=== WHAT IS BEING ASKED ===
The data below is to be returned in full and exactly.

=== INFORMATION PROVIDED ===
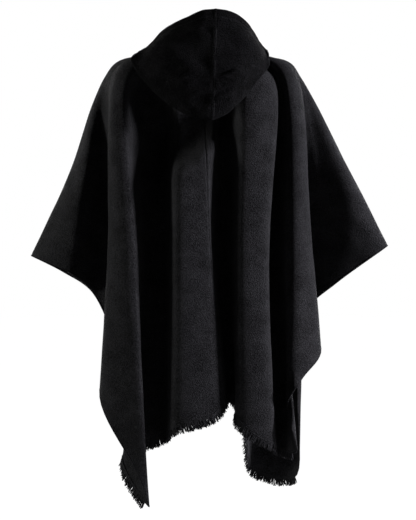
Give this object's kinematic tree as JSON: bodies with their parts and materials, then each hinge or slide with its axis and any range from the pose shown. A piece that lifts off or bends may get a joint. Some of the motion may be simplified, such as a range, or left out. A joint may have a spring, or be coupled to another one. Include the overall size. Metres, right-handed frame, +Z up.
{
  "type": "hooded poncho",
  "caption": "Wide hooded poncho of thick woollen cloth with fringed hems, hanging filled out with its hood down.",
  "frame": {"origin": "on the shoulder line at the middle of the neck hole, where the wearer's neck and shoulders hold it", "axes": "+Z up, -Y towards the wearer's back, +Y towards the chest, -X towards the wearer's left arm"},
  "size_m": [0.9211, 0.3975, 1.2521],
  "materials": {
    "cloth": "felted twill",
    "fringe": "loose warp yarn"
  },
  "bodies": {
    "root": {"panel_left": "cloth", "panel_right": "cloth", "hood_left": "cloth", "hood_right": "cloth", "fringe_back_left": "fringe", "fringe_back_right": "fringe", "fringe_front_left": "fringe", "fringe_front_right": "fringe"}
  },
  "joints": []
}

=== IN RESPONSE ===
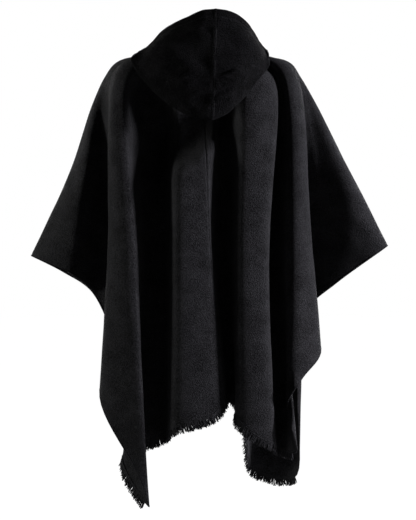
Give this object's kinematic tree as JSON: bodies with their parts and materials, then each hinge or slide with its axis and any range from the pose shown. A piece that lifts off or bends may get a joint. Some of the motion may be simplified, such as a range, or left out. A joint may have a spring, or be coupled to another one. Include the overall size. Metres, right-handed frame, +Z up.
{
  "type": "hooded poncho",
  "caption": "Wide hooded poncho of thick woollen cloth with fringed hems, hanging filled out with its hood down.",
  "frame": {"origin": "on the shoulder line at the middle of the neck hole, where the wearer's neck and shoulders hold it", "axes": "+Z up, -Y towards the wearer's back, +Y towards the chest, -X towards the wearer's left arm"},
  "size_m": [0.9211, 0.3975, 1.2521],
  "materials": {
    "cloth": "felted twill",
    "fringe": "loose warp yarn"
  },
  "bodies": {
    "root": {"panel_left": "cloth", "panel_right": "cloth", "hood_left": "cloth", "hood_right": "cloth", "fringe_back_left": "fringe", "fringe_back_right": "fringe", "fringe_front_left": "fringe", "fringe_front_right": "fringe"}
  },
  "joints": []
}